The Heartland Corridor project has advanced on a far faster timetable. It was pulled together and announced in 2004 after a series of meetings between government agencies and the railroad, and a portion of the cost was provided from 2005 federal transportation funding legislation.

Norfolk Southern’s share is between $85 million and $90 million of the $249 million, railroad spokesman Robin Chapman said. The U.S. Department of Transportation is picking up about half of the tab, including $30 million for the freight terminal in Columbus.

Ohio, Virginia and West Virginia have contributed the remaining $38 million for clearance improvements and new terminals.

IANA’s Prince supports the public-private approach.

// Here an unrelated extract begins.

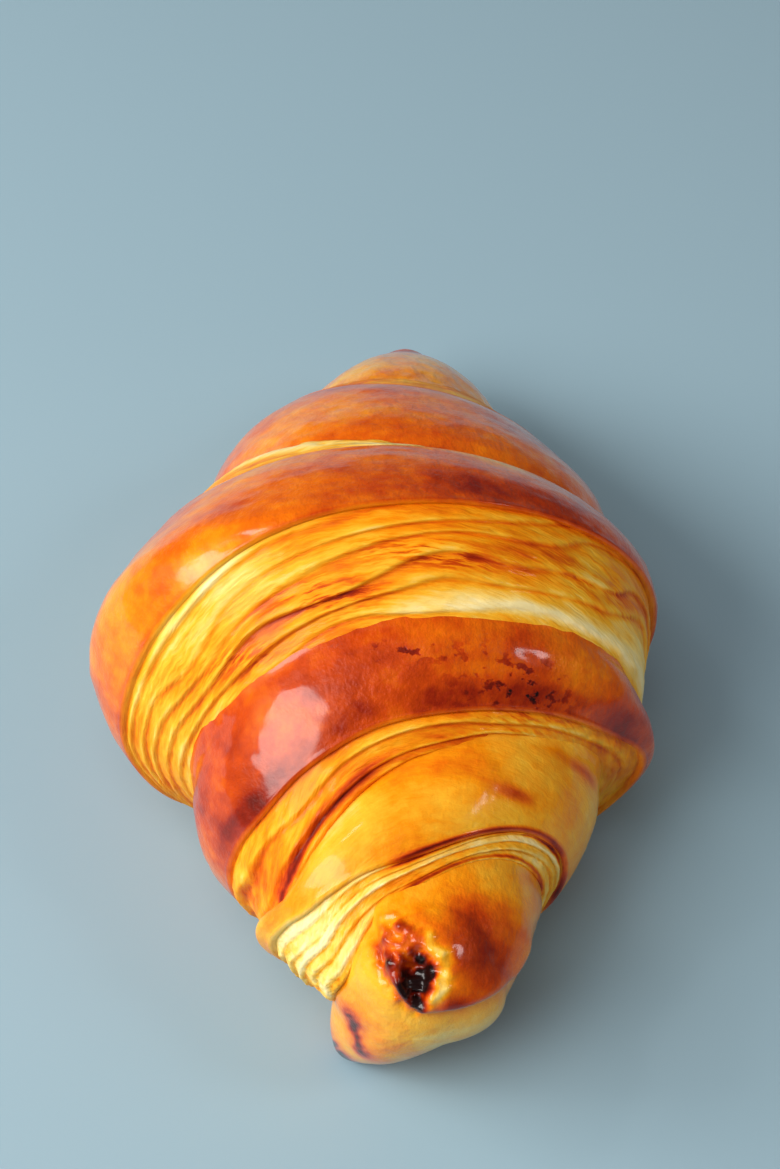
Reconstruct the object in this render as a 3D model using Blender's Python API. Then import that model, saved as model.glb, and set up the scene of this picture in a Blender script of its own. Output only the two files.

“It’s a good model,” he said. “It’s always replicable. The issue is that there is no ‘one-size-fits-all’ approach. You’re better off recognizing that regions have different geographies and requirements. You have to find the one that all stakeholders find acceptable. This [Heartland Corridor] was a regional solution, and that was a good thing.”

McClellan, of Norfolk Southern, sees more direct routing of freight between Norfolk and Chicago, as well as Detroit, as a benefit the project offers.

Shipping lines can use double-stack service now between those cities, but the route is up to 200 miles longer because of the clearance obstacles. A shipping line’s international cargo now has to travel through Harrisburg, Pa., or Knoxville, Tenn., to have the benefit of double-stack train savings.

In a statement, Maersk Line, the biggest international cargo carrier, said that “the project will add more cargo transportation options in Norfolk for both import and export.”

Back at the tunnel, the clearance project advances daily during a 10-hour block of time. During the other 14 hours of the day, more than 40 trains a day roll through the tunnel.

“There are a lot of challenges to maintaining rail traffic through the tunnel,” said Bob Billingsley, director of structural projects, whose current base of operations is in a trailer at the Cowan work site. “We had to plan this project carefully to prevent interference between our construction schedule and train movements.”

Each workday, crews assemble about an hour before they enter the tunnel, starting the day with a safety meeting. As they enter, workers move individual brass tags from the “out” section to the “in” portion of a wooden board at the tunnel entrance. The system of “brassing out,” as Billingsley described it, is used to ensure that everyone is out of the tunnel before train operations resume.

To remove the liner, Kory Sepulveda and two dozen co-workers for contractor Johnson & Western Gunite run the boring machines, which throw off so much dust that workers wear respirators and use earphones to muffle the din.

“Inside the tunnel, you have to be pretty sharp,” Sepulveda said. “You get so focused on what you’re doing. You have to have your eyes looking all over the place all the time. You have to watch and look at everything. There are so many hazards in there.”

Eight hours later, the road header stops turning. Before leaving, workers reinforce the roof wherever the concrete liner was removed by injecting “shotcrete,” a quick-setting form of concrete, by drilling holes into the roof at five-foot intervals. Steel bolts are placed on top of each filled hole for added safety.

When Sepulveda and his co-workers leave the tunnel, they move their tags to the “out” portion of the board and park the construction equipment and the debris-filled rail cars by 6:30 p.m.

In total, 5.4 miles of tunnel are being cleared, a few feet at a time. The work is going on at eight other tunnels and is set to continue until March 2010.

The last scheduled step is to clear a 2,627-foot tunnel near Williamson`, W.Va., about 166 miles to the west of the Cowan Tunnel.